Atom Man vs. Superman also features the first screen appearance of Lex Luthor (who here is referred to as simply ‘Luthor’ – he didn’t gain the first name Lex in DC Comics continuity until 1960). This Luthor is bald as his comic-book counterpart was, while also comes in the comic-book’s original conception as a scientist rather than the businessman he became from the late 1970s onwards. Lyle Talbot gives the role a serviceable airing. This makes Luthor one of the first real comic-book Super-Villains to appear on screen – the first adapted from comics would be Ming the Merciless in Flash Gordon (1936) and sequels. The 1948 serial had created the villainness of The Spider Woman but she was a character original to the screen.

In an unnecessarily complicated piece of plotting, this Luthor also adopts a disguise as Atom-Man behind a bulky mask. More than anything, this and Atom-Man’s desire to obtain all the radium in the city seems to be grafted onto the film because ‘atomic’ was the hot buzzword of the era. The atomic bombs had been dropped on Hiroshima and Nagasaki only five years earlier and the story has been contorted out of shape in order to incorporate topical reference to such. Some of the depictions of radioactive materials certainly make you balk today, including people carrying them in a valise (which admittedly is a ruse) and Lois in her handbag. In one of the more dubious pieces of science, Luthor concocts a scheme to get Superman to turn a box of nails radioactive by fooling him into using his x-ray vision to look through it!

Superman (Kirk Alyn) and Atom-Man (Lyle Talbot) in Atom Man vs. Superman (1950)
(l to r) Superman (Kirk Alyn) confronts Atom-Man (Lyle Talbot) in his cave lair

All the key actors repeat the same roles they played in the first serial and are back on form. Kirk Alyn seems to make so many changes from Clark Kent to Superman (mostly represented by the same pieces of footage of him ducking behind crates in a Daily Planet storeroom and emerging in costume) that surely only the most dense person could fail to connect the dots between Clark’s absences and Superman’s appearances. In fact, Lois and Jimmy do at one point and Perry White even seems ready to go to press with the revelation until Lois and Jimmy fake a phone call from Clark to convince him otherwise!

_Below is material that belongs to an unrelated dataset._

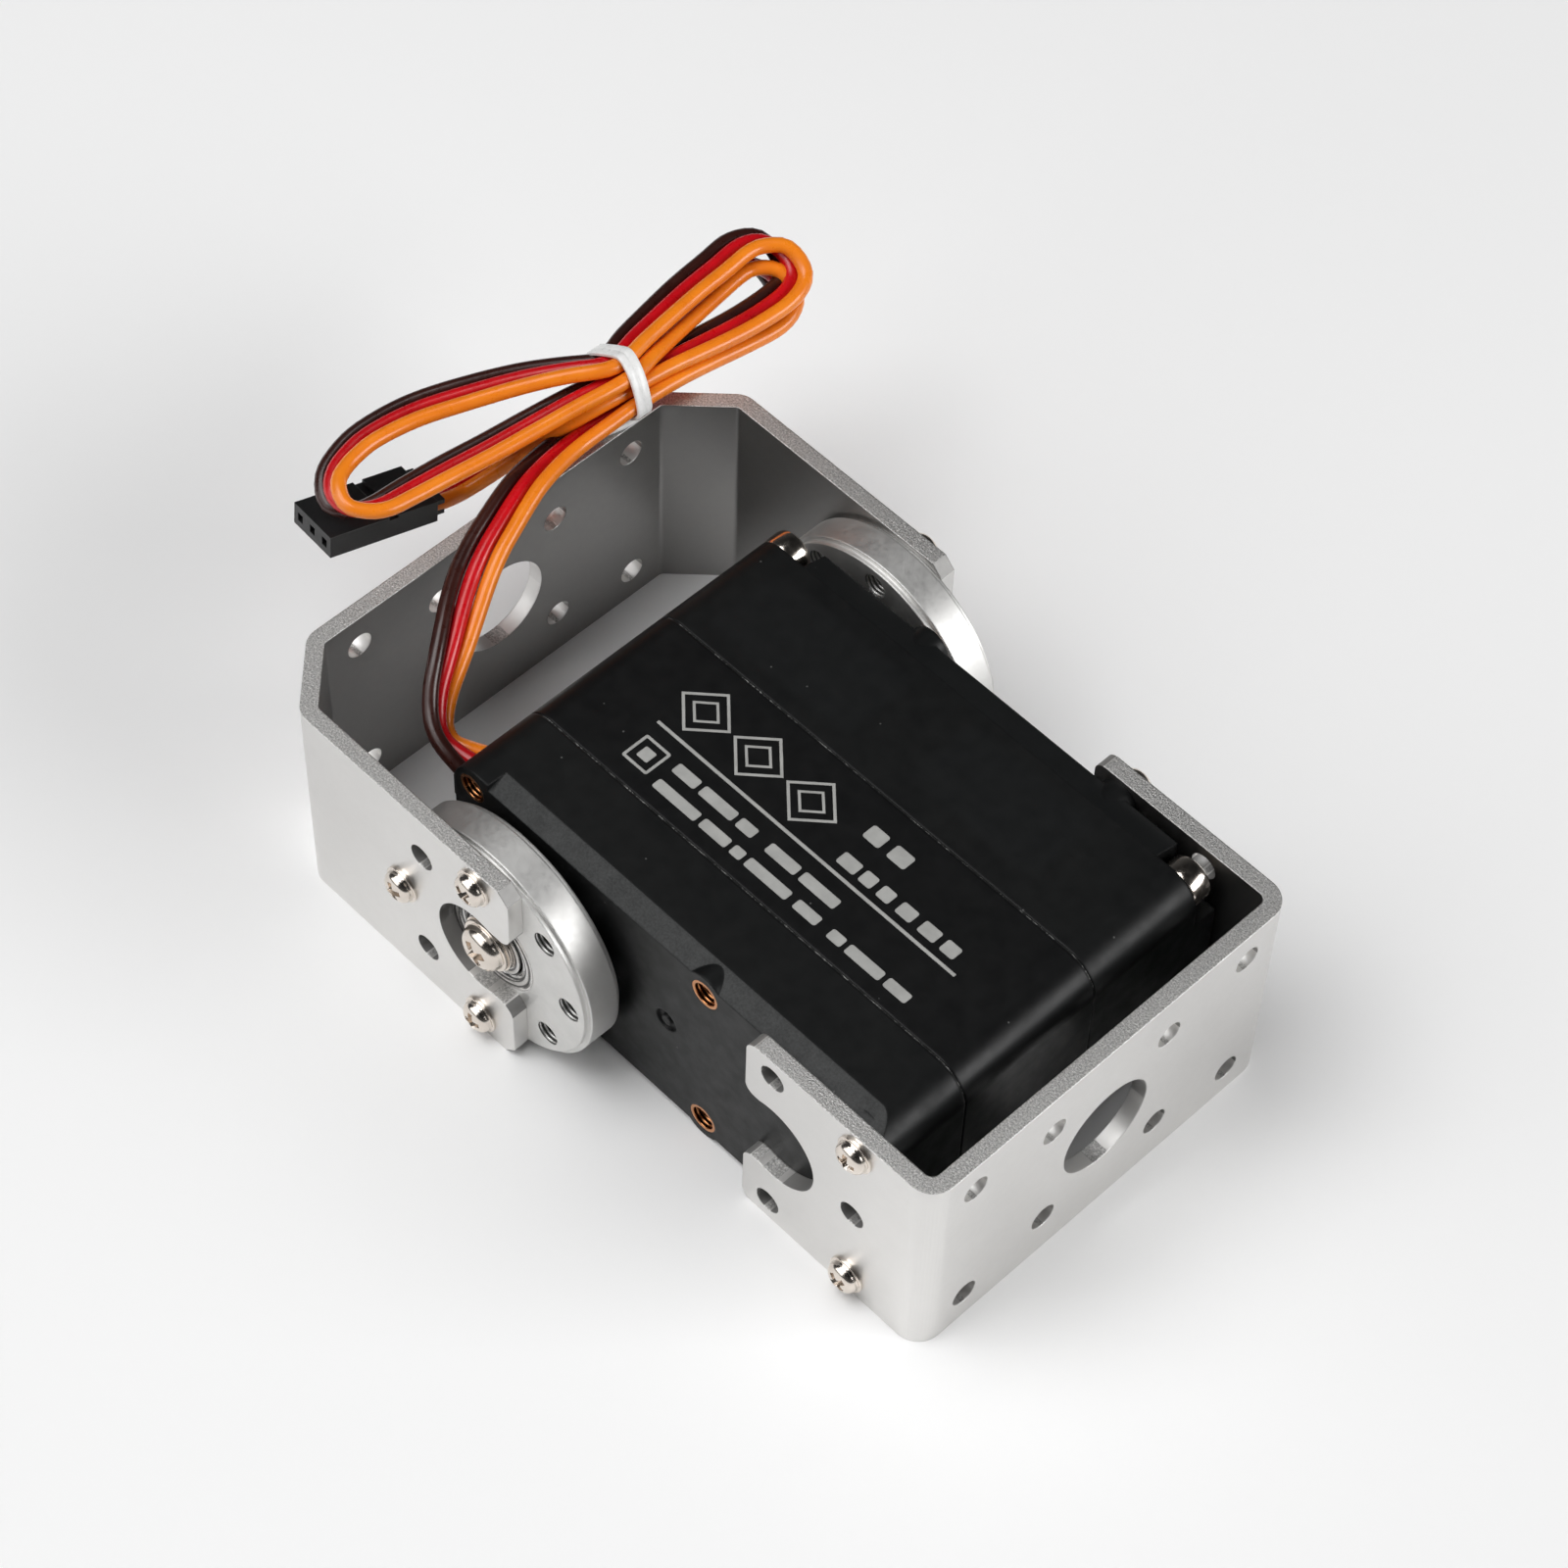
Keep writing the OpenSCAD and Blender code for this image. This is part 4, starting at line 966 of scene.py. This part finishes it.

As per the first serial, the effects are again conducted by having Superman represented by an animated figure whenever he flies. There is somewhat more depiction of superpowers than we received in most of the other superhero serials with Kirk Alyn using a lot of x-ray vision, his super-breath, picking up and flying away with a truck and demonstrating the ability to vibrate his molecules to avoid being dematerialised. At one point, he bursts through a wall and leaving a cutout figure behind just like a cartoon character. In another sequence, he manages to get a hoodlum to confess by opening the window and tossing him up and down in the air like a ball. In another episode, we see Superman shot down and being electrocuted after falling on a power pole.

There is a good deal of the typical sort of padding you get in serials involving the chasing after radioactive materials and the like. One episode is made up by recycling the Kryptonian origin story scenes from the first serial. On the other hand, the serial does feature some fairly good cliffhangers – there’s one at the end of the Chapter 2 where we see Lois Lane appear to fall all the way out of an apartment building (only for the next chapter to conduct a cheat and reveal Superman was following her down). One of the concluding chapters features Superman riding atop a rocket as it heads for the Daily Planet building. There is what looks like some authentic flood footage, although Superman’s only feat during the midst of this is to raid a shop and then drop an inflatable life raft so that a couple can make an escape from rising waters outside their window – however the episode does have a great cliffhanger where Lois is in a van as floodwaters sweep it over a cliff. Another episode is set around Luthor’s deployment of a flying saucer – another term that has become a hot buzzword of the day.

Lyle Talbot as Lex Luthor in Atom Man vs. Superman (1950)
Lyle Talbot as the first screen depiction of Lex Luthor in his original conception as a scientist

This also offers a prototypic depiction of what DC Comics would later call The Phantom Zone projector – here it is a device that disperses people’s atoms and then teleports them into space but can also recombine them. In one of the more interesting developments, Superman is dematerialised and trapped in orbit for a couple of chapters but manages to find a way to communicate with Lois while disembodied by typing out messages on her electric typewriter.

Spencer [Gordon] Bennet (1893-1987) was a prolific director who began work in the silent era. He became known for assorted Westerns and numerous other serials. His other genre works include:- G-Men vs the Black Dragon (1943), The Masked Marvel (1943), Haunted Harbor (1944), The Tiger Woman (1944), Manhunt of Mystery Island (1945), The Purple Monster Strikes (1945), The Black Widow (1947), Brick Bradford (1947), Batman and Robin (1949), Bruce Gentry (1949), Captain Video (1951), Mysterious Island (1951), Blackhawk (1952), The Lost Planet (1953), all of which are serials, plus the feature-length Voodoo Tiger (1952), Killer Ape (1953) and The Atomic Submarine (1959).